The pressure on Dr. Jacobs and his staff originated with President Trump’s chief of staff, Mick Mulvaney, who emailed Commerce Secretary Wilbur L. Ross Jr., whose department oversees NOAA, saying that the president “wants either a correction or an explanation or both” for the forecasters’ statement, according to the report.

The inspector general’s investigation looks at events surrounding Hurricane Dorian, which struck the United States in September. On Sept. 1, Mr. Trump wrote on Twitter that Dorian, which was then approaching the East Coast of the United States, would hit Alabama “harder than anticipated.”

A few minutes later, the National Weather Service office in Birmingham, Ala., which is part of NOAA and under the Department of Commerce, posted on Twitter: “Alabama will NOT see any impacts from Dorian. We repeat, no impacts from Hurricane Dorian will be felt across Alabama.”

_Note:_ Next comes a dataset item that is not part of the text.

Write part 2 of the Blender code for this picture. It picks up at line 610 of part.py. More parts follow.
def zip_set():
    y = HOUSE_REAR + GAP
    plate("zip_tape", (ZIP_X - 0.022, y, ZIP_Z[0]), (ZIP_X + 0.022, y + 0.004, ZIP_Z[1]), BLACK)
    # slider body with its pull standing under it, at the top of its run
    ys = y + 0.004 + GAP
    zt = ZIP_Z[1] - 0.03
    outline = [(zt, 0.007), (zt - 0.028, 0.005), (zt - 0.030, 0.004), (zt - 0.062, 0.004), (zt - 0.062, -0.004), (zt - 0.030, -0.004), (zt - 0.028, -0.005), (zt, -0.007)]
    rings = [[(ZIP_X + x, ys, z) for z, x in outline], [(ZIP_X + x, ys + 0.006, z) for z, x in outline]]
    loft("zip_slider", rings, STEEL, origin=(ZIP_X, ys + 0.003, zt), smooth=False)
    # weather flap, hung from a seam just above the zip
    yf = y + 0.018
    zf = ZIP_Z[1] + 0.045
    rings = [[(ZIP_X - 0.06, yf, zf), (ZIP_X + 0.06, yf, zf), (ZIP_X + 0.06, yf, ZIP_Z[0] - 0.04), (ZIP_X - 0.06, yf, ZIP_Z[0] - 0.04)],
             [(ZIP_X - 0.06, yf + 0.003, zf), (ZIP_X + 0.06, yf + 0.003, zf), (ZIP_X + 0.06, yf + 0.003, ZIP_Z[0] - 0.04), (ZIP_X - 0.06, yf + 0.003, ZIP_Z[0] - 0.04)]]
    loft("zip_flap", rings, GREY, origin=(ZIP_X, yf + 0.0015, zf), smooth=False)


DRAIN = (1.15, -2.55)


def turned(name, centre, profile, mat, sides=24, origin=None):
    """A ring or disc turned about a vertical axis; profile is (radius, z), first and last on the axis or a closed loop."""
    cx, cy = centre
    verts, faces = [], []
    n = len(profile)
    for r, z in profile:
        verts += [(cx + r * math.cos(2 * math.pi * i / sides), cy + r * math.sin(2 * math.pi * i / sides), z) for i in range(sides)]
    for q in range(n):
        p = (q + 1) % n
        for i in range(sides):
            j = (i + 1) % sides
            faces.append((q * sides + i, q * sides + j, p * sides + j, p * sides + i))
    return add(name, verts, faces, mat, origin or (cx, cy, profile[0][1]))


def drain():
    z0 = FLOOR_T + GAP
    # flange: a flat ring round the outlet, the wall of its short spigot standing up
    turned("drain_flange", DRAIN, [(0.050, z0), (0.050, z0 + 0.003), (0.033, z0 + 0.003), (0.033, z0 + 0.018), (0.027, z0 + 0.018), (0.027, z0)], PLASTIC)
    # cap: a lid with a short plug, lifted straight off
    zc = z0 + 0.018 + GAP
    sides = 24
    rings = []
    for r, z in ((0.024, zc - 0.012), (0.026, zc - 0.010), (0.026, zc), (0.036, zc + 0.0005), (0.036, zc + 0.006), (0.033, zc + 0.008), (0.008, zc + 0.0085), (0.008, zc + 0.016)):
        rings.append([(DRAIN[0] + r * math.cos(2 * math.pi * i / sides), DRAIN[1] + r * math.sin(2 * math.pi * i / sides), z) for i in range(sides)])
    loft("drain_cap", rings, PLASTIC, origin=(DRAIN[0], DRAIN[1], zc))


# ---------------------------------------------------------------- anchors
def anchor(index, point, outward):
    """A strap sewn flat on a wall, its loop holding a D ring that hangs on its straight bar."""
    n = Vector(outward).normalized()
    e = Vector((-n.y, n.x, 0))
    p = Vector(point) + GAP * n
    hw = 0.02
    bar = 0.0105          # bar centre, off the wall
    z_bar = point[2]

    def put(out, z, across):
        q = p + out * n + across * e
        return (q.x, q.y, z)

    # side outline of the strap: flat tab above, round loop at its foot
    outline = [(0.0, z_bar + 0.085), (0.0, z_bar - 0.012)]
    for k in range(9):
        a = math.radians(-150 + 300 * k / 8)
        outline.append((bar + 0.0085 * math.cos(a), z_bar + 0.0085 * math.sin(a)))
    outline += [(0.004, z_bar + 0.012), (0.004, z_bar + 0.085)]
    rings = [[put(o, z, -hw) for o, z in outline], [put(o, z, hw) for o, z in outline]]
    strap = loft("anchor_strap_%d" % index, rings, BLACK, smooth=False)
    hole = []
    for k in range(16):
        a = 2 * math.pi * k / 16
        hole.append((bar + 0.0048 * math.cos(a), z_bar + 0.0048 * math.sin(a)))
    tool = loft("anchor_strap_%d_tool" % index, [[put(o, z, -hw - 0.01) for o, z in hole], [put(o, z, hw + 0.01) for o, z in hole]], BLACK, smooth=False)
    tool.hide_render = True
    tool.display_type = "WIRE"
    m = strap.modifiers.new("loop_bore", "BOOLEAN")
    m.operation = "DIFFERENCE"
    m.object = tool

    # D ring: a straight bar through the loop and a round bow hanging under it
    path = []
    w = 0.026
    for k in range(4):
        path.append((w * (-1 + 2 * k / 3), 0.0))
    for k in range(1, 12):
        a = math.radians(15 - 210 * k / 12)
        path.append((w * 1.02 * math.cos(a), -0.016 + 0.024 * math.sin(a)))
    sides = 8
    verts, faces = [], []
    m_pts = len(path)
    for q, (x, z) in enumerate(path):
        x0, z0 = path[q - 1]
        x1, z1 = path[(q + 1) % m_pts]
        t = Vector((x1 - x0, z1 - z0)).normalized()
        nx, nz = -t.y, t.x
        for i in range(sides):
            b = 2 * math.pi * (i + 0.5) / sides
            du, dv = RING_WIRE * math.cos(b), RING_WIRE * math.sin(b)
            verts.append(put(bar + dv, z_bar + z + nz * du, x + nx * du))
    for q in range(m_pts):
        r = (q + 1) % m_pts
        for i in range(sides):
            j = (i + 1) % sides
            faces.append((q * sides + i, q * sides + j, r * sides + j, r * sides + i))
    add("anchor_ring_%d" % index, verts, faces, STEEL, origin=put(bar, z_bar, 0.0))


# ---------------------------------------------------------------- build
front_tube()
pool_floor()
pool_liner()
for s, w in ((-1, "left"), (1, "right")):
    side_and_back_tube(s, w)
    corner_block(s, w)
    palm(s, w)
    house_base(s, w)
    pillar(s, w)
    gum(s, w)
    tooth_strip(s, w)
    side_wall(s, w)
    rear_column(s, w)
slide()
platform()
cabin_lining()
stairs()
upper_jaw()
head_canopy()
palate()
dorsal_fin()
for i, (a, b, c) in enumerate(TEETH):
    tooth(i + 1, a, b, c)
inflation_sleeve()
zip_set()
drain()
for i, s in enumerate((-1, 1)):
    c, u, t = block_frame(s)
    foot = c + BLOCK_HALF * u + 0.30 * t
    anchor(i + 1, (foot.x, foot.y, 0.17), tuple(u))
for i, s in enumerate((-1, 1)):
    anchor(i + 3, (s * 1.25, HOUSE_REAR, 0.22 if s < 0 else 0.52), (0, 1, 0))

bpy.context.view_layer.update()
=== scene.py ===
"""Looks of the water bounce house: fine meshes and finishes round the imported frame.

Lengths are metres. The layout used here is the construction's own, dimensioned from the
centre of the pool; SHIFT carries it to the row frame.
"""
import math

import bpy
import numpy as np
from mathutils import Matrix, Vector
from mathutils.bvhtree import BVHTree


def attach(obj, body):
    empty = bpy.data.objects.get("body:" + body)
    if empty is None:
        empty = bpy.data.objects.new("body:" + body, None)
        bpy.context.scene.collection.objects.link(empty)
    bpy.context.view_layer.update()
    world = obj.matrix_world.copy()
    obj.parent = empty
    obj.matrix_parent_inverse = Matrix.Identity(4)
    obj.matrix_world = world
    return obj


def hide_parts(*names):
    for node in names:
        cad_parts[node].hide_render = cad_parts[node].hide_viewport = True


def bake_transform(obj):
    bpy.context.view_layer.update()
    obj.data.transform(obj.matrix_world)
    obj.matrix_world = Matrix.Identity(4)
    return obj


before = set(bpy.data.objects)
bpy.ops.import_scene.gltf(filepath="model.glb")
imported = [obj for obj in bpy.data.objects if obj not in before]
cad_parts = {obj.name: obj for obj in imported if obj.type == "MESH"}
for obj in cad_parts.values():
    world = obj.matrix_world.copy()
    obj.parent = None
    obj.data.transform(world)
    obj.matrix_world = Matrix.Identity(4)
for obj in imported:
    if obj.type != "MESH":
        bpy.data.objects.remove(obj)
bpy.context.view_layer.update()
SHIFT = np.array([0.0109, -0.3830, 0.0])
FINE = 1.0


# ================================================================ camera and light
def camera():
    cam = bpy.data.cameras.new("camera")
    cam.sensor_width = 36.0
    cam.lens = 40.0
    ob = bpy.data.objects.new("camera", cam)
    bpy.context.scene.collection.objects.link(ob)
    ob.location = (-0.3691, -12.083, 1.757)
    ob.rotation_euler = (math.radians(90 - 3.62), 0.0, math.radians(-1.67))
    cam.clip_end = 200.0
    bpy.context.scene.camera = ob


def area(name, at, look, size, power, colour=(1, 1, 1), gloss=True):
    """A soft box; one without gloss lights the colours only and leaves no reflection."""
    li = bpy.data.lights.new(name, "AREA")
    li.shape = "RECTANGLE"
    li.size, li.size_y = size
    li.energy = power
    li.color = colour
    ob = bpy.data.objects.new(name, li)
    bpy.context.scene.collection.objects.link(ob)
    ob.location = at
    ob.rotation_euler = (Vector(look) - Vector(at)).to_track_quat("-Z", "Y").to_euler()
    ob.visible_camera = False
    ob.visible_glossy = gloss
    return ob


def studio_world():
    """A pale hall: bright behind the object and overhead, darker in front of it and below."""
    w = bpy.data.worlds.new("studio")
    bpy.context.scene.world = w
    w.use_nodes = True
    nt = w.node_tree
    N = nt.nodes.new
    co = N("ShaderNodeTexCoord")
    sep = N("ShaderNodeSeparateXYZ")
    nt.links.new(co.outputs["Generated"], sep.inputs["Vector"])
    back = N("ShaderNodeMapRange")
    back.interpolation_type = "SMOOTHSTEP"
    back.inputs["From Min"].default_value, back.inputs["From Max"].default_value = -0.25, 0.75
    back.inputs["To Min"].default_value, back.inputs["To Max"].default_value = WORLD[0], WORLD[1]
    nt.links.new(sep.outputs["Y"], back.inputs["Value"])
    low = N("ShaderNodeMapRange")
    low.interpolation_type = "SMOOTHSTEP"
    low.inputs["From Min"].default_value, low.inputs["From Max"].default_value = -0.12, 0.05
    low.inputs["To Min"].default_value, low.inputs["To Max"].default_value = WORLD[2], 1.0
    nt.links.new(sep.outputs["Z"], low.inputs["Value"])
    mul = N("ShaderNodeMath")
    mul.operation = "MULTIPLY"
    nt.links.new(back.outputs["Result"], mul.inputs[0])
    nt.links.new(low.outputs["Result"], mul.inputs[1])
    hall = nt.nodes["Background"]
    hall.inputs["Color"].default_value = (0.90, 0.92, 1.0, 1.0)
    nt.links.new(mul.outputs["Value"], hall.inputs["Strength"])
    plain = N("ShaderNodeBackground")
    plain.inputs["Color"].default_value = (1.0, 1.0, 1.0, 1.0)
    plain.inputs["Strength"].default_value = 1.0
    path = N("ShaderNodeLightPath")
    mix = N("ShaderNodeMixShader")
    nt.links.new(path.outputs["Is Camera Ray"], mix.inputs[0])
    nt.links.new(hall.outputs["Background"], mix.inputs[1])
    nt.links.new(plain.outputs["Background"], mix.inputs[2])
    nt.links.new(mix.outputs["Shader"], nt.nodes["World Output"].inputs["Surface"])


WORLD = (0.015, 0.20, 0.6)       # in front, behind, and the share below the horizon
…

Alabama was not struck by the hurricane.

Five days later, the office of Neil Jacobs, the acting administrator of NOAA, issued an unsigned statement calling the Birmingham office’s Twitter posting “inconsistent with probabilities from the best forecast products available at the time.”

In a report last month, NOAA concluded that Dr. Jacobs’s statement violated the agency’s code of conduct. But that report did not address the actions of Secretary Ross or other officials at the Commerce Department.